Gahan Wilson, the great macabre cartoonist best known for his work in Playboy and National Lampoon, has died. Link
Wilson, along with Charles Addams and Edward Gorey, was a big hero of mine. Unlike the other two, who were vested in Old World/Victorian-era images of Dracula and Jack the Ripper-type horror, Wilson drew on American and postwar horror gags rooted in the atomic bomb and mutant viruses (although Dracula and Wolf Man archetypes popped up in his work as well).
I had an English teacher who adored Wilson’s stuff. He used to cut the cartoons out of the magazine to share around with our school newspaper staff. We all loved them, too. So perfectly twisted!
Damn. Sad to see he’s gone, but equally sad that his brilliant mind was whittled away over a long period of time. Hopefully he had loving care through the long process.
Wilson drew a monthly cartoon for The Magazine of Fantasy and Science Fiction from about 1965 to 1981, and occasionally after that. He also had a story in Again, Dangerous Visions; the title was a blot of ink. He also designed the original World Fantasy Award.
He was a less subdued version of Charles Addams. Much of Addams’s work was subtle and there was nothing subtle about Wilson. A great cartoonist.
His NUTS comic strip was what convinced me that all you need to be a writer/artist/cartoonist is to pay attention to what happens around you; now, and looking back on your childhood.
I first encountered his cartoons in F&SF many years before I saw my first Playboy. What a bonus it was to have a second source.
Nobody seems to remember that he published a two novels, Eddy Deco’s Last Caper: An Illustrated Mystery and Everybody’s Favorite Duck, and a collection of his sf stories, The Cleft and Other Odd Tales. I think the short stories are better. His humor, like a book of cartoons, should be taken in small doses.
For those of us of a certain age, and iconoclastic tastes, the transition from MAD Magazine in our early years, then to Cracked, and finally to National Lampoon in our sophisticated teen years, with Nuts especially it felt like Wilson was chronicling our lives.
There was always a little feel of the risque to National Lampoon, maybe you didn’t want your mom to know you were reading it because of the occasional adult content. So in my case I never got the magazine myself, but relied on borrowing it second hand from my more rough friend, who’s parents didn’t seem to know about his adventurous streak. But as I remember, Nuts was essentially clean.

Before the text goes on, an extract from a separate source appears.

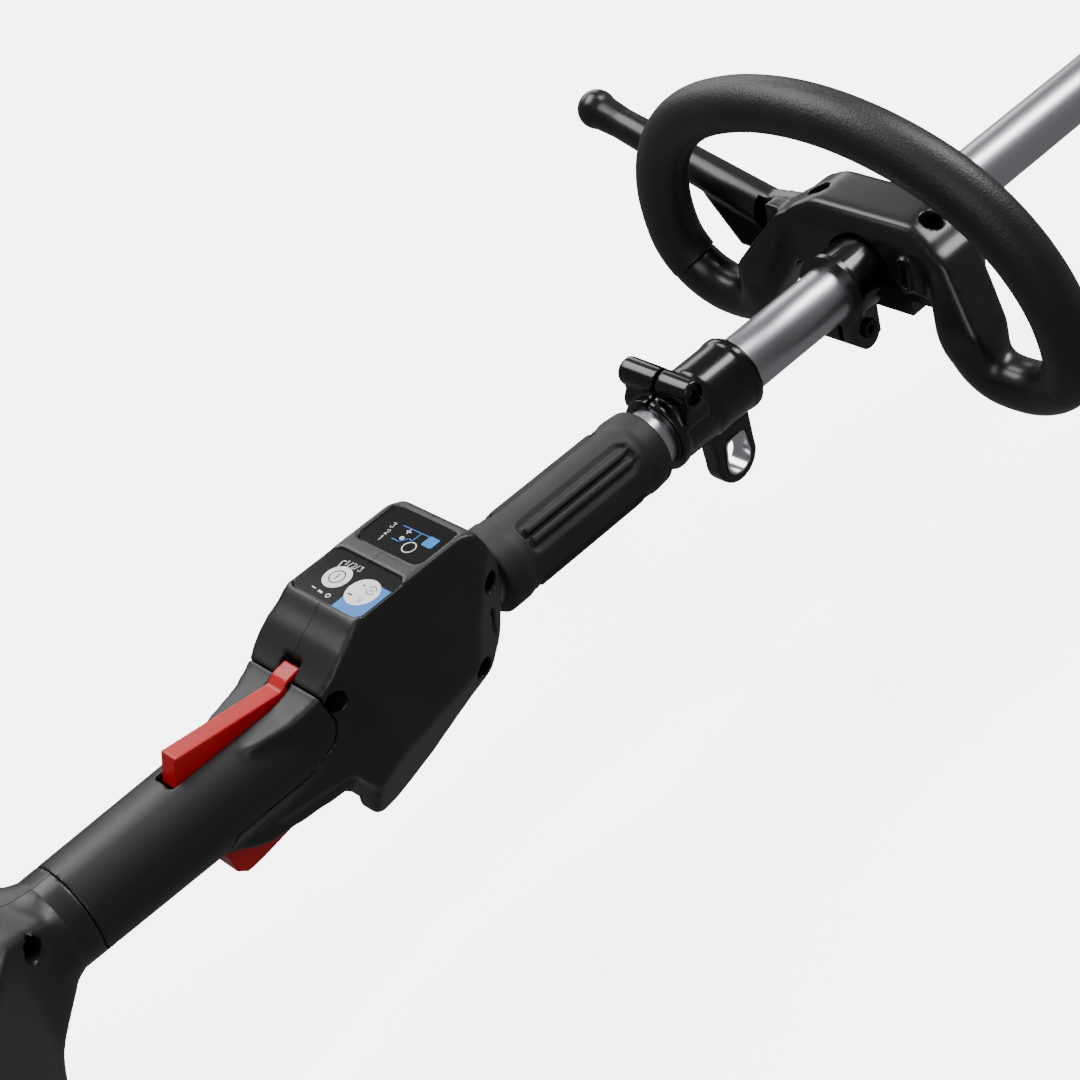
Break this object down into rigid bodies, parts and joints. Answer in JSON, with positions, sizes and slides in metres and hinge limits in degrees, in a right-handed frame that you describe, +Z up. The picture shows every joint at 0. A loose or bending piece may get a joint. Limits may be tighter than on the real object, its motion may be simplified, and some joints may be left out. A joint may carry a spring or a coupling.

Anywho, I remember finding Wilson’s books at our town library, which was a godsend, as bookstores were not around. Once when a new Wilson title was coming out I mustered up the courage to ask the stern grandmotherly librarian if it had come in. She surprised me by saying yes, and she had read it and mostly liked the comics in it. It just never occurred to me that stern small town grandmotherly librarians would have any shared experiences with teen boys with iconoclastic tastes. Kind of a Nuts moment, if you ask me.